The maliciously signed utilities are pwdump7 v7.1, which extracts password hashes from the Windows OS, and myGeeksmail.dll, a malicious ISAPI filter (for more details, check the following security advisory).
"We have shared the samples via the Microsoft Active Protection Program (MAPP) so that security vendors can detect and block the malicious utilities," says Arkin, and advises against moving the impacted Adobe certificate to the Windows Untrusted Certificate Store, since the move won't prevent the execution of the malicious utilities on a victim machine, but will have a "negative impact" on the user experience and execution of valid Adobe software signed with the impacted certificate.
Upon being notified of the misuse of their code signing certificate, Adobe decommissioned the existing Adobe code signing infrastructure and mounted an investigation.
In the meantime, they implemented an interim signing service for re-signing components that were signed with the impacted key after July 10, 2012 and to continue code signing for regularly scheduled releases. A new, permanent solution is in the works.

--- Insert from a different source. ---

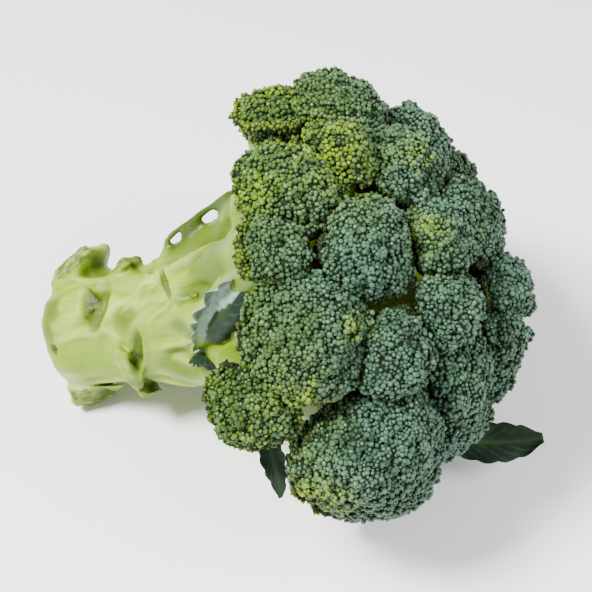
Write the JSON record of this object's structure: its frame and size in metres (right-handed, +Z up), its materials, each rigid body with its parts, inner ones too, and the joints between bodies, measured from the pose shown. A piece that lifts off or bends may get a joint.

"Our forensic investigation is ongoing," says Arkin. "To date we have identified malware on the build server and the likely mechanism used to first gain access to the build server. We also have forensic evidence linking the build server to the signing of the malicious utilities. We can confirm that the private key required for generating valid digital signatures was not extracted from the HSM. We believe the threat actors established a foothold on a different Adobe machine and then leveraged standard advanced persistent threat (APT) tactics to gain access to the build server and request signatures for the malicious utilities from the code signing service via the standard protocol used for valid Adobe software."
He also pointed out that the build server used a dedicated account to access source code required for the build, and that this account had access to only one product. He didn't specify which product it is, but said that it wasn't that of Flash Player, Adobe Reader, Shockwave Player, or Adobe AIR.
"There is no evidence to date that any source code was stolen," he concluded. "We have reviewed every commit made to the source repository the machine did have access to and confirmed that no source code changes or code insertions were made by the build server account."